Unvaccinated individuals are no longer required to wear masks in public settings as of March 1, according to updated health guidance from Gov. Gavin Newsom, less than a month after the state removed the mask requirement for vaccinated people.
This announcement came after a series of efforts to reduce pandemic restrictions. With declining cases and hospitalizations across the state, Newsom lifted the mask mandate on Feb. 15 for those who are vaccinated.
As of Feb. 16, San Luis Obispo County no longer requires masks indoors. According to the county’s COVID-19 dashboard, the positivity rate for the virus has fallen from 23.5% to 9.5% since the omicron variant’s peak on Jan. 17. This percentage measures the rate of positive tests over the last seven days for the county.
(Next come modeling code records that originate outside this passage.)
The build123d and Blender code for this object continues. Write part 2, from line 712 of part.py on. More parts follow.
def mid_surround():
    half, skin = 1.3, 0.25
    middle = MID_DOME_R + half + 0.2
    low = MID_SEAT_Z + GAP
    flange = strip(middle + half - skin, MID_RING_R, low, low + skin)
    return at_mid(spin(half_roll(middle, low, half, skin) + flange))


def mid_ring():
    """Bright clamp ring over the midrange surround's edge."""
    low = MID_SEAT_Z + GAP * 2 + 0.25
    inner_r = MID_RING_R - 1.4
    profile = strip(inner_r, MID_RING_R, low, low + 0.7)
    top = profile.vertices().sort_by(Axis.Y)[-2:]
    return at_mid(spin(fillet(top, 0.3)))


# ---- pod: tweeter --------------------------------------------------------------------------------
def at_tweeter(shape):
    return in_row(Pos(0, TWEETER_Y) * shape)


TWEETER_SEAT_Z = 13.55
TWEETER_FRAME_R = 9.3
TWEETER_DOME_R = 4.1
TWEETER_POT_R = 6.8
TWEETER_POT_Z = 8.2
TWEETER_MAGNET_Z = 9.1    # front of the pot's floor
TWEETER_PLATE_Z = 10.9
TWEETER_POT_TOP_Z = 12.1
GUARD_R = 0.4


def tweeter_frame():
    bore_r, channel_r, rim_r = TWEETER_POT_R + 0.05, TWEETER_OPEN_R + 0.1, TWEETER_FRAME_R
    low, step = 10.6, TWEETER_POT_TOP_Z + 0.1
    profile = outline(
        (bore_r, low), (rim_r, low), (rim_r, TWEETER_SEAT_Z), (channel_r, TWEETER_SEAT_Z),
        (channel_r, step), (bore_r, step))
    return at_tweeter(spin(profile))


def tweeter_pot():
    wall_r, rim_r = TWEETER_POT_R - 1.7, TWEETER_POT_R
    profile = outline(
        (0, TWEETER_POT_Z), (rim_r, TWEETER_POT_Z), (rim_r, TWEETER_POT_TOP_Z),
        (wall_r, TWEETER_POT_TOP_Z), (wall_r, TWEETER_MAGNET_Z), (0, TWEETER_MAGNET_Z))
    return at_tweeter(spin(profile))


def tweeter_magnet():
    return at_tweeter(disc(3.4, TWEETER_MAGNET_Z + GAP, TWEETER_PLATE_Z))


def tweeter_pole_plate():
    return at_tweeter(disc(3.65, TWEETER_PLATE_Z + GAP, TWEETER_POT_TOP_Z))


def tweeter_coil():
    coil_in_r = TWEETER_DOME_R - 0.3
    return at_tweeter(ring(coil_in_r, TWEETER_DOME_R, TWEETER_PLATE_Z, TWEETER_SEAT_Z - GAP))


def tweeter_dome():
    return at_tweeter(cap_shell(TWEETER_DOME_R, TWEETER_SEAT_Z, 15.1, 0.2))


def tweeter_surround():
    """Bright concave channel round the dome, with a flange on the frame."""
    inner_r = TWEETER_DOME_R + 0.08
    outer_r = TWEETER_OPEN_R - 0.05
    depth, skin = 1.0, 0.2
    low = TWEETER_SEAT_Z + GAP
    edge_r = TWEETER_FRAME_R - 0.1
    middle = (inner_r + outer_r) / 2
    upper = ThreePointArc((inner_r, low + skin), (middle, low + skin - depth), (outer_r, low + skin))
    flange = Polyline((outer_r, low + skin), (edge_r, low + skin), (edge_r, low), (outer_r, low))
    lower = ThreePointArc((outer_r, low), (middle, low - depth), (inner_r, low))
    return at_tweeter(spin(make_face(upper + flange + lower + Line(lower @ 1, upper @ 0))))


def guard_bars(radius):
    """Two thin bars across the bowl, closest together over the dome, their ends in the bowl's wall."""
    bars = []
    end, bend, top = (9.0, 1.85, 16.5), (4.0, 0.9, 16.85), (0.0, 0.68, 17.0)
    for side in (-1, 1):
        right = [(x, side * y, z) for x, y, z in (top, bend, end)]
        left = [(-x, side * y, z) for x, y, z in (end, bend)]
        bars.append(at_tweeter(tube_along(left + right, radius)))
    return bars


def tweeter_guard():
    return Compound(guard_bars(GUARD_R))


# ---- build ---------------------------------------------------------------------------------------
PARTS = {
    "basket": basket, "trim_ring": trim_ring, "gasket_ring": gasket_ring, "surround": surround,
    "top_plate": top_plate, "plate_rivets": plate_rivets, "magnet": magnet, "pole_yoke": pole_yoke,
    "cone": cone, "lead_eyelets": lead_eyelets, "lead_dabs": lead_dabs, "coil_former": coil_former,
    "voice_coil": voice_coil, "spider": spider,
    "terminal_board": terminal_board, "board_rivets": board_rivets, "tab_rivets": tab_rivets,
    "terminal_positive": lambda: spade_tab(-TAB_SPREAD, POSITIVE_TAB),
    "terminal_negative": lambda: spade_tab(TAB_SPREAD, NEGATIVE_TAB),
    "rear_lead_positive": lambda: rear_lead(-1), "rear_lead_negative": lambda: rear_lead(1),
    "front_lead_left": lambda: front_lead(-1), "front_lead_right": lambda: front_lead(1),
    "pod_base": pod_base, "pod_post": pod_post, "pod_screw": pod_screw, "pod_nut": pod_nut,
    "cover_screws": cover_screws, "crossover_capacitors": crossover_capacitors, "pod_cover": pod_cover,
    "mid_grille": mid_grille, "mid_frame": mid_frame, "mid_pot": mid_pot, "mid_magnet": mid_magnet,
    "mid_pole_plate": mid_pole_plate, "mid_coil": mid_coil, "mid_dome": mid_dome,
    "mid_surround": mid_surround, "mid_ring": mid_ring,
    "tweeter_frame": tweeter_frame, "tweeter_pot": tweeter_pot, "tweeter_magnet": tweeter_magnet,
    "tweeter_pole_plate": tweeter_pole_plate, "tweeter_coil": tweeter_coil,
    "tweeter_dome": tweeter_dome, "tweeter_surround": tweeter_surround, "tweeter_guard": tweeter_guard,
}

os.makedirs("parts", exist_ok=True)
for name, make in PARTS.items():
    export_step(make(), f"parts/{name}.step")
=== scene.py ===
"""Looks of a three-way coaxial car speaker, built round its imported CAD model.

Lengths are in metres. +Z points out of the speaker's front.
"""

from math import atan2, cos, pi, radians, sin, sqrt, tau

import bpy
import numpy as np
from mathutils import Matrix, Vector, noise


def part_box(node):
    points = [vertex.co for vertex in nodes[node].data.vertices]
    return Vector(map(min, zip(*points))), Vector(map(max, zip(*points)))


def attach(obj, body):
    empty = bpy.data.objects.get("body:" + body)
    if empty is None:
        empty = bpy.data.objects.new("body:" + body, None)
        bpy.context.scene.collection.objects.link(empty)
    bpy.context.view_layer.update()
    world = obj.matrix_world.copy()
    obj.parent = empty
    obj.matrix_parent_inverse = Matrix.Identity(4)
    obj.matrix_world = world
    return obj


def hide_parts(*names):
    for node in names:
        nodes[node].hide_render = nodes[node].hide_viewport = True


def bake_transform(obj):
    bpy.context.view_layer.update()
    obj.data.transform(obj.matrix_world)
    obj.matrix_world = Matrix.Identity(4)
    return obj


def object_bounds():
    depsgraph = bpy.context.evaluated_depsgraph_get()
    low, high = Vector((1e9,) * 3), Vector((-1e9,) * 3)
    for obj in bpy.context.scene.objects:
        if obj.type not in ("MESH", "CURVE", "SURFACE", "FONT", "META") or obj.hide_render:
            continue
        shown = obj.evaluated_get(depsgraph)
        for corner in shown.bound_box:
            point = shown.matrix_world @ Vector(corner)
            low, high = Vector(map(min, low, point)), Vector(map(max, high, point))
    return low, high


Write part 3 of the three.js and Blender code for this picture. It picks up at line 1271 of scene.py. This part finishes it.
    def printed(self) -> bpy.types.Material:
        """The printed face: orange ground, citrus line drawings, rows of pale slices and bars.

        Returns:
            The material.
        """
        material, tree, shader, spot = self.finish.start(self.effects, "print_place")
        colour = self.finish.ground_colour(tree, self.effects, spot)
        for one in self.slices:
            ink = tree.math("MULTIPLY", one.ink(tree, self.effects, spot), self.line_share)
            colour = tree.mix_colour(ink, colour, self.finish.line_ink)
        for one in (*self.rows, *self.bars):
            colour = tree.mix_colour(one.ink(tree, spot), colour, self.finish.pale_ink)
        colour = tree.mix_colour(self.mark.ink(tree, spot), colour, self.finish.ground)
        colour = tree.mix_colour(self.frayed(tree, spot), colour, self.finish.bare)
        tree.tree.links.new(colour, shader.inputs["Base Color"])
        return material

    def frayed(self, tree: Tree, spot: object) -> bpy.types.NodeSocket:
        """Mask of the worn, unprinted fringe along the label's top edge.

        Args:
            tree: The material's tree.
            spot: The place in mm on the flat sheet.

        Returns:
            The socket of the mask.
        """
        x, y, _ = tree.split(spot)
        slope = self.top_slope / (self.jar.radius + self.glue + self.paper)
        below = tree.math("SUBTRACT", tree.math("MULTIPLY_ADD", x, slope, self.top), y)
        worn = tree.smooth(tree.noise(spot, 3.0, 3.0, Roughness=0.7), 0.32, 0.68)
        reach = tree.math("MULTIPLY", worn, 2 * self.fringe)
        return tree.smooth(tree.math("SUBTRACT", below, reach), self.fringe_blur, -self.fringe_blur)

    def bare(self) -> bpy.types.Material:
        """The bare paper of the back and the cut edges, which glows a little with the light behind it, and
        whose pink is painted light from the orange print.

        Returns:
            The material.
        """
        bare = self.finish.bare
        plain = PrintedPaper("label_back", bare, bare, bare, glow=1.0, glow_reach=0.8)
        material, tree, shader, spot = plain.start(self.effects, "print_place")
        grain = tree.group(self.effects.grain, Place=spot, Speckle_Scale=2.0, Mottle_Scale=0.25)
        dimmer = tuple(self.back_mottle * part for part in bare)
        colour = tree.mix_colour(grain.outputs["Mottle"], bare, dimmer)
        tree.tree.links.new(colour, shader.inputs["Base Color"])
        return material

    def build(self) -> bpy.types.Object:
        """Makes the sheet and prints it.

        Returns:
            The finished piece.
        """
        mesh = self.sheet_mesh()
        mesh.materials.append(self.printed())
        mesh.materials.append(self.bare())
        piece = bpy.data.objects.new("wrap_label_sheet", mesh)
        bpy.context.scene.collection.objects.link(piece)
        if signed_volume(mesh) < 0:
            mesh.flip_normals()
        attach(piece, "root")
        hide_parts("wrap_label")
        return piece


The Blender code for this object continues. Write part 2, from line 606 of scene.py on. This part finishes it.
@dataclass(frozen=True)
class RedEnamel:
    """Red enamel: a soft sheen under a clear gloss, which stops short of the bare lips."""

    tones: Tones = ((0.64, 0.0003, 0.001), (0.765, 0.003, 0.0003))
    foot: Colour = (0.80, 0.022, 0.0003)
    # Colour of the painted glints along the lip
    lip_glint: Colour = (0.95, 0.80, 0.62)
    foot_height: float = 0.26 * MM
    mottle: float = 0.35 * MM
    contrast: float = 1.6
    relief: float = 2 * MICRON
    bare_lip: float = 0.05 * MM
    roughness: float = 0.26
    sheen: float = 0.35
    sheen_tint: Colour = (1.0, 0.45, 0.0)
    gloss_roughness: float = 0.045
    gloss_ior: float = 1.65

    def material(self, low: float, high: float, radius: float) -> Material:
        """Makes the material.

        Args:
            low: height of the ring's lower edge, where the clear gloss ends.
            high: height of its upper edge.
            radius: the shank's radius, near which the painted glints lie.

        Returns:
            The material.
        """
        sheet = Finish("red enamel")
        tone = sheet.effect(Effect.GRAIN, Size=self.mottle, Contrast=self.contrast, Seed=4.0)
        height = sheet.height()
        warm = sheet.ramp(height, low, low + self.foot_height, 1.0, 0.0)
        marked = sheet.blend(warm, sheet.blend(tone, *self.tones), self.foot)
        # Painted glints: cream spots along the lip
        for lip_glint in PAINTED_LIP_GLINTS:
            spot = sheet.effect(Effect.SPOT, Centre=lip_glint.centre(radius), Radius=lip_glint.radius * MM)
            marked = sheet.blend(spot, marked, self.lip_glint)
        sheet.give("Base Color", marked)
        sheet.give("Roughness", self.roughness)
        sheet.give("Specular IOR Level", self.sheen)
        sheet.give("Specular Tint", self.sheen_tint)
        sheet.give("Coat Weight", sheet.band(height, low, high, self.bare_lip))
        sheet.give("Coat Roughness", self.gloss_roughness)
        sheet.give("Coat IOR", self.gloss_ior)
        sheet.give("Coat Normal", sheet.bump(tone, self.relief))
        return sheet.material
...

The county is 73.6% partially vaccinated, meaning county residents five years or older have received at least one dose of the Pfizer of Moderna vaccine, or one dose of the Johnson & Johnson vaccine.
The County also reported 51.2% of the population is boosted, meaning they received a third dose of the Pfizer of Moderna vaccine.
Additionally, California is no longer requiring schools to enforce the mask mandate starting March 12. Instead, the state highly recommends students and faculty wear masks.
On Feb. 18, Cal Poly announced the mask mandate is lifted for fully vaccinated students for all areas of campus other than classrooms, labs, healthcare settings and Mustang Shuttle vehicles.
“Given our very high vaccination and booster rate, combined with the very low rate of coronavirus illness on campus, our consultants believe that it is now safe and prudent to make this change, following the lead of both state and local public health agencies,” Cal Poly President Jeffrey Armstrong said in a campus-wide email.
The school announced in a Feb. 24 email that it will be dropping mask mandates for people with up-to-date vaccinations, including the booster, for spring quarter, including classrooms and labs.
“Although the science suggests that it would be safe to lift the mandate in classrooms sooner, we recognize that changing the protocol mid-quarter may cause unnecessary disruption and confusion for some instructors and students,” Armstrong said in another email to the school.
English freshman Mia Licosti has sent multiple emails to the school on her opinion of the mask mandate.
“Enforcing mask wearing at this point is anti-science and against the freedom we have in the United States,” Licosti told the President’s Office. “I really hope Cal Poly reconsiders this mask mandate as the students here are yearning to communicate and empathize how we once did … Let us live a normal life inside the classroom if we are allowed to outside of the classroom.”
Mechanical engineering junior Isabella Sorensen did not realize masks were no longer required in any campus spaces for the spring quarter. She was taking a leave of absence for the fall and winter quarters for a co-op and was not receiving emails from the school.
“That’s gonna be so wild,” Sorensen said. “I think it will be nice to see people’s faces, but I can’t believe this is happening.”
Business administration junior Harneet Kaur said she believes students should continue wearing masks indoors due to safety concerns.
“I frequently have to drive up to the Bay Area to see and take care of my grandparents,” Kaur said. “Due to their age and health, I am constantly worried about bringing COVID-19 or other sickness to them when I visit. I still take necessary precautions such as staying COVID-19 conscious and getting tested frequently, but I would feel a lot safer if everyone wore masks in indoor settings.”
Even though state policies have changed, this does not affect federal policies. State residents are still required to wear masks in high transmission settings, like public transit, emergency shelters, health care settings, correctional facilities, homeless shelters and long-term care facilities.